[CentOS-virt] Are xen and centos incompatible?

Tue Jun 10 16:47:20 UTC 2014
lee <lee at yun.yagibdah.de>

Konrad Rzeszutek Wilk <konrad.wilk at oracle.com> writes:

> On Tue, Jun 10, 2014 at 04:44:23AM +0200, lee wrote:
>>> Konrad Rzeszutek Wilk <konrad.wilk at oracle.com> writes:
>> >
>> > The device should be visible in the dom0 - even when it is for passthrough.
>> 
>> Why should it be visible when it's hidden?
>
> The 'hide' part is to hide it from the device drivers in the initial
> domain - dom0. That is so that they will not try to use it - as we
> plan to pass them to a guest. We need it in the dom0 to do admin type
> work - FLR it, etc.

With Debian, it's not visible in dom0 when the passthrough works.
That's how I found out that it does work to begin with, and it makes
sense to me.

What does FLR mean?  And how do you do something with a device for which
no drivers are loaded?  I'd find it rather unusual to have a device
without drivers and even be able to use it; such devices usually don't
show up.

>> > But irrespective of that - the steps mentioned there are out of date.
>> > The correct option should be 'xen-pciback.hide=(06:00.0) xen-pciback.permissive=1'
>> 
>> That's one of the problems: Xen is very poorly documented.
>
> Any help in improving the documentations would be appreciated. Every month
> we run 'Documentation days' and any work - either on Wiki, manuals, docs, etc
> would be quite appreciated.

If I have some time, I might make a writeup about how to set up what I
did.  But it seems I'm using an outdated version of xen, which is what
comes with Debian, so by the time I'd finish the writeup, it would be
outdated and contribute to confusion more than do any good.

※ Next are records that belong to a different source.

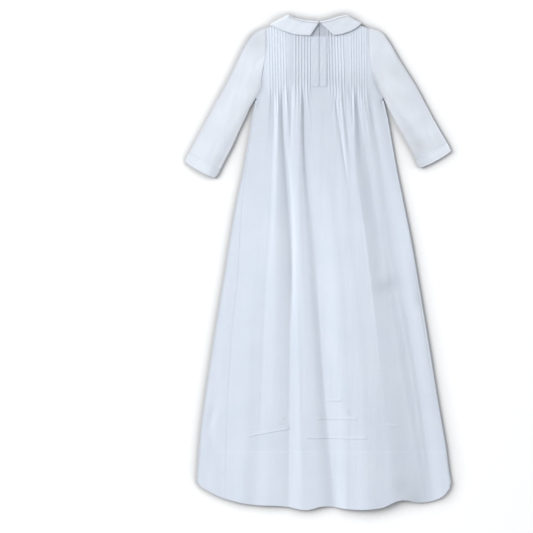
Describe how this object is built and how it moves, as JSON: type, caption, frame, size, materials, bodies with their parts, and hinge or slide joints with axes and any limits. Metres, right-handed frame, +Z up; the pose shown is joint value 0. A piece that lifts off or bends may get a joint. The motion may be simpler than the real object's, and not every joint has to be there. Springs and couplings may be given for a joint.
{
  "type": "christening gown",
  "caption": "Long white baby christening gown laid flat: pintucked yoke, flat split collar, long cuffed sleeves, full folded skirt with hem tucks.",
  "frame": {"origin": "middle of the gown's outline, on the surface that it lies on", "axes": "+X to the right and +Y from the hem to the collar as seen from above, +Z up from the surface, out of the side with the neck opening"},
  "size_m": [0.4582, 0.8503, 0.0096],
  "materials": {
    "lawn": "fine plain-weave cotton lawn, white with a cool cast, matt with a faint sheen",
    "lawn_double": "the same lawn in two layers, pressed, a little brighter",
    "thread": "white stitched tuck, soft sheen"
  },
  "bodies": {
    "root": {"back_panel": "lawn", "front_panel": "lawn", "sleeve_left": "lawn", "sleeve_right": "lawn", "cuff_left": "lawn_double", "cuff_right": "lawn_double", "collar_left": "lawn_double", "collar_right": "lawn_double", "placket_left": "lawn_double", "placket_right": "lawn_double", "hem_tuck_top": "thread", "hem_tuck_middle": "thread", "hem_tuck_low": "thread", "hem_tuck_left": "thread", "hem_tuck_right": "thread"}
  },
  "joints": []
}
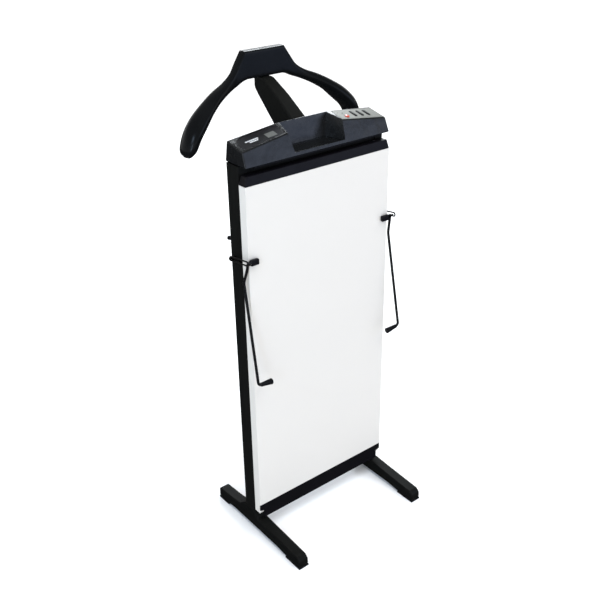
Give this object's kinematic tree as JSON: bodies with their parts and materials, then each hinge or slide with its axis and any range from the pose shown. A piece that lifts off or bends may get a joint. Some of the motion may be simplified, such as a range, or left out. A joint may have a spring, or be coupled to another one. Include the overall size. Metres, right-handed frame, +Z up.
{
  "type": "trouser press",
  "caption": "Freestanding electric trouser press: padded heated platen, white hinged pressing door with wire clamp handles, button console with tray, and a jacket hanger on a raked arm.",
  "frame": {"origin": "middle of the footprint, on the floor", "axes": "+X to the right and -Y towards the user, who stands in front of the white door; +Z up"},
  "size_m": [0.4648, 0.3564, 1.0849],
  "materials": {
    "black_steel": "satin black powder coat",
    "black_plastic": "fine-grained satin black moulding",
    "wire_steel": "semi-gloss black coating",
    "bright_steel": "zinc plated",
    "white_board": "white laminate, semi-gloss",
    "rubber": "matt",
    "aluminium": "mill finish",
    "fabric": "dark woven pressing cloth over felt",
    "hardboard": "plain hardboard",
    "silver_panel": "silver paint, satin",
    "red_lens": "gloss",
    "dark_lens": "gloss",
    "cream_nylon": "plain",
    "circuit_green": "lacquered circuit board"
  },
  "bodies": {
    "root": {"badge_plate": "black_plastic", "bottom_rail": "black_steel", "cable_gland": "rubber", "circuit_board": "circuit_green", "console_base": "black_plastic", "console_shell": "black_plastic", "control_panel": "silver_panel", "foot_left": "black_plastic", "foot_right": "black_plastic", "front_pad_left": "rubber", "front_pad_right": "rubber", "hanger": "black_plastic", "hanger_arm": "black_plastic", "hanger_bracket": "black_steel", "heater_element": "bright_steel", "hinge_bracket_left": "black_steel", "hinge_bracket_right": "black_steel", "hinge_pin_left": "bright_steel", "hinge_pin_right": "bright_steel", "indicator_lens": "dark_lens", "platen_board": "hardboard", "platen_pad": "fabric", "platen_plate": "aluminium", "rear_cover": "black_steel", "rear_pad_left": "rubber", "rear_pad_right": "rubber", "rear_peg_left": "black_plastic", "rear_peg_right": "black_plastic", "rear_screw_1": "bright_steel", "rear_screw_2": "bright_steel", "rear_screw_3": "bright_steel", "rear_screw_4": "bright_steel", "side_channel_left": "black_steel", "side_channel_right": "black_steel", "supply_lead": "black_plastic", "terminal_block": "cream_nylon", "thermal_cutout": "aluminium", "top_rail": "black_steel"},
    "door": {"door_board": "white_board", "door_pad": "fabric", "door_bottom_trim": "black_plastic", "door_top_trim": "black_plastic", "handle_clip_left": "black_plastic", "handle_clip_right": "black_plastic", "door_lug_left": "black_steel", "door_lug_right": "black_steel"},
    "handle_left": {"handle_wire_left": "wire_steel", "crank_left": "wire_steel", "handle_grip_left": "black_plastic"},
    "link_left": {"link_loop_left": "bright_steel", "link_stud_left": "bright_steel"},
    "handle_right": {"handle_wire_right": "wire_steel", "crank_right": "wire_steel", "handle_grip_right": "black_plastic"},
    "link_right": {"link_loop_right": "bright_steel", "link_stud_right": "bright_steel"},
    "power_button": {"power_button": "red_lens"},
    "timer_button_1": {"timer_button_1": "black_plastic"},
    "timer_button_2": {"timer_button_2": "black_plastic"},
    "timer_button_3": {"timer_button_3": "black_plastic"}
  },
  "joints": [
    {"name": "door_tilt", "type": "hinge", "parent": "root", "child": "door", "pos_m": [0, -0.01775, 0.0545], "axis": [1, 0, 0], "range_deg": [0, 2.6]},
    {"name": "handle_pivot_left", "type": "hinge", "parent": "door", "child": "handle_left", "pos_m": [-0.1955, -0.03455, 0.7174], "axis": [-1, 0, 0], "range_deg": [0, 130]},
    {"name": "link_slide_left", "type": "slide", "parent": "root", "child": "link_left", "axis": [0, -0.9676, -0.2525], "range_m": [0, 0.01875]},
    {"name": "handle_pivot_right", "type": "hinge", "parent": "door", "child": "handle_right", "pos_m": [0.1955, -0.03455, 0.7174], "axis": [-1, 0, 0], "range_deg": [0, 130]},
    {"name": "link_slide_right", "type": "slide", "parent": "root", "child": "link_right", "axis": [0, -0.9676, -0.2525], "range_m": [0, 0.01875]},
    {"name": "power_button_press", "type": "slide", "parent": "root", "child": "power_button", "axis": [-0.1131, 0.2202, -0.9689], "range_m": [0, 0.0012], "stiffness_N_per_m": 400},
    {"name": "timer_button_1_press", "type": "slide", "parent": "root", "child": "timer_button_1", "axis": [-0.1131, 0.2202, -0.9689], "range_m": [0, 0.0012], "stiffness_N_per_m": 400},
    {"name": "timer_button_2_press", "type": "slide", "parent": "root", "child": "timer_button_2", "axis": [-0.1131, 0.2202, -0.9689], "range_m": [0, 0.0012], "stiffness_N_per_m": 400},
    {"name": "timer_button_3_press", "type": "slide", "parent": "root", "child": "timer_button_3", "axis": [-0.1131, 0.2202, -0.9689], "range_m": [0, 0.0012], "stiffness_N_per_m": 400}
  ],
  "couplings": [
    {"joint": "handle_pivot_left", "follows": "door_tilt", "ratio": 50},
    {"joint": "link_slide_left", "follows": "door_tilt", "m_per_rad": 0.41088},
    {"joint": "handle_pivot_right", "follows": "door_tilt", "ratio": 50},
    {"joint": "link_slide_right", "follows": "door_tilt", "m_per_rad": 0.41088}
  ]
}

And considering xen, I don't really know anything.  I figured out that
passthrough doesn't work out of the box on Debian because the module for
the device was loaded from the initrd.img before the xen-pciback module
and made a bug report because you're supposed to be able to use files in
/etc/modprobe.d which can specify dependencies and when you do that, you
can't have that just overridden or there's no point in doing that ---
and there doesn't seem to be any other way to specify the order in which
modules are loaded, and long ago, Debian came up with a policy that
things should work out of the box whenever possible (which they might
have forgotten by now ...).  So maybe they'll fix this problem.

Anyway, it probably goes for other distributions as well, and a hint in
the xen docs probably won't hurt.

> Please see http://wiki.xenproject.org/wiki/Xen_Project_Document_Days

I tried to make a request to become a "wiki editor".  There might be
some places in the docs I might be able to make clearer.  I don't know
if that was successful, though.  It seemed to want to redirect me to
some google website ...


-- 
Knowledge is volatile and fluid.  Software is power.